In order to clarify the origin of this discrepancy, we have performed first-principles calculations of multiplet energies of ruby under various pressures. The structural optimization around the impurity Cr^{3+} ion in α-Al_{2}O_{3} under pressure was performed using the CASTEP code. The model clusters consisting of 63 atoms were constructed based on the optimized structure and multiplet calculations were performed using the DVME code. The underestimation of electron correlation effects were corrected by the configuration dependent correction (CDC) and the correlation correction (CC). In order to clarify the factors which determine the behavior of ^{2}E energy, the effect of covalency and the effect of correlation correction were investigated quantitatively based on the Coulomb integrals.

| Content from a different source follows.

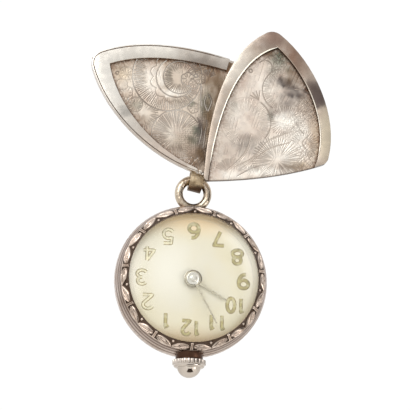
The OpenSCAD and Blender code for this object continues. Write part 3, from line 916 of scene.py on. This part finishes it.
def chasing(angle, index):
    """Turned ridges along both edges, and faint slanted strokes over the swell."""
    share = index / (BAND_STEPS - 1)
    grooves = sum(np.exp(-((share - at) / GROOVE_W) ** 2) for at in GROOVES)
    uneven = 0.6 + 0.4 * np.sin(5 * angle + 1) * np.sin(13 * angle)
    slant = (angle * CASE_R + 1.3 * share) % 1
    strokes = step(0.55, 0.95, np.abs(slant - 0.5) * 2)
    field = step(0.4, 0.46, share) * (1 - step(0.76, 0.84, share))
    cut = np.clip(grooves + 0.55 * uneven * field * strokes, 0, 1)
    return np.where(index < BAND_STEPS, RIDGE_OUT - RIDGE_CUT * cut, 0)


co, quads, out, index = turned(band_profile, BAND_TURNS, chasing)
cut = np.where(index < BAND_STEPS, (RIDGE_OUT - out) / RIDGE_CUT, 0)
band = mesh_piece("case_chased", "watch", co, quads, {"cut": cut})
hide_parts("case_band")
collar = lathe("crown_collar", "watch",
               [(COLLAR_R, 12.6), (COLLAR_R, COLLAR_END - 0.08), (COLLAR_R - 0.08, COLLAR_END),
                (0.56, COLLAR_END)], 72, down=True)
m = old_silver("case_silver", (206, 190, 180), 0.45, 0.24)
m.layer((76, 56, 44), m.value("cut"), 0.88)
paint(band, m)
# the collar's dark colour is painted shade in the gap between the case and the crown
paint(collar, Shader("collar_painted_shade", (78, 56, 44), 1, 0.36))
paint(solids["case_back"], old_silver("back_silver", (204, 198, 190), 0.25, 0.24))
m = stained("bow_silver", (214, 200, 180), 0.5, [
    # painted shade at the ring's bottom, in the gap between the ring and the case
    ((104, 88, 70), 0.9, -3.4, -18.5, 2.2, 1.2, 0.9),
    ((132, 112, 90), 0.7, -0.9, -15.9, 0.8, 1.5, 0.9),
    ((150, 130, 108), 0.4, -5.9, -16.6, 0.7, 1, 0.9),
])
m.layer((118, 100, 78), m.noise(0.7, 4, 0.5, 0.7, 1), 0.6)
m.rough(m.noise(0.8, 3, 0.3, 0.7), 0.12, 0.24)
m.bump(m.noise(0.6, 3, 0.3, 0.7), 0.03)
paint(solids["bow"], m)
for node in ("case_back", "bow", "crystal", "dial", "movement", "crown_stem"):
    shade(solids[node].data, 30)

# Bezel with tied pairs of leaves, cast in relief

SLOPE_RUN = BEZEL_R - OPENING_R
SLOPE_LEN = math.hypot(SLOPE_RUN, BEZEL_FALL)
SLOPE_COS, SLOPE_SIN = SLOPE_RUN / SLOPE_LEN, BEZEL_FALL / SLOPE_LEN
SLOPE_STEPS = 36
UNIT = 2 * math.pi / LEAF_PAIRS
UNIT_TURNS = 110
MID_R = OPENING_R + SLOPE_RUN / 2
LEAF_W = 1.62
LEAF_H = 0.36
LEAF_GAP = 0.38
# Where a leaf starts and ends and where a bead lies, as shares of the slope
LEAF_FROM, LEAF_TO = 0.5, 0.86
BEAD_AT = 0.3
# Width of a leaf's lines, and the place of those beside its midrib, as shares of its half width
VEIN_W = 0.13
BLADE_AT = 0.42
# The two bars of a tie: their place beside its middle, half width and height
BAR_AT = 0.15
BAR_W = 0.13
BAR_H = 0.36
BEAD_R = 0.27
LIP_H = 0.07
WIRE_R = 0.17


def bezel_profile():
    rows = [(OPENING_R + s * SLOPE_RUN, BEZEL_TOP - s * BEZEL_FALL, SLOPE_SIN, SLOPE_COS)
            for s in np.linspace(0, 1, SLOPE_STEPS)]
    mid_r, mid_h = BEZEL_R - WIRE_R / 2, BEZEL_TOP - BEZEL_FALL - SEAT
    rows += [(mid_r + WIRE_R * math.cos(a), mid_h + WIRE_R * math.sin(a), 0, 0)
             for a in np.radians(np.linspace(70, -80, 9))]
    low, under = BAND_FRONT + SEAT, BEZEL_TOP - BEZEL_LIP
    square = ((BEZEL_R, low), (BAND_BORE, low), (BAND_BORE, under), (OPENING_R, under))
    return rows + [(r, h, 0, 0) for r, h in square]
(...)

The results show that the pressure dependence of ^{2}E energy was well reproduced by the first-principles calculations. The detailed analysis indicated that the Coulomb integral of t_{2g} orbital increases for higher pressure as expected from the contraction of the molecular orbitals. However, due to the strong electron correlation effect, the effective Coulomb integral of t_{2g} orbital significantly decreases, resulting in the decrease of ^{2}E energy. This behavior is opposite to the prediction from the ordinary Nephelauxetic effect and can be called an “Inverse Nephelauxetic effect.”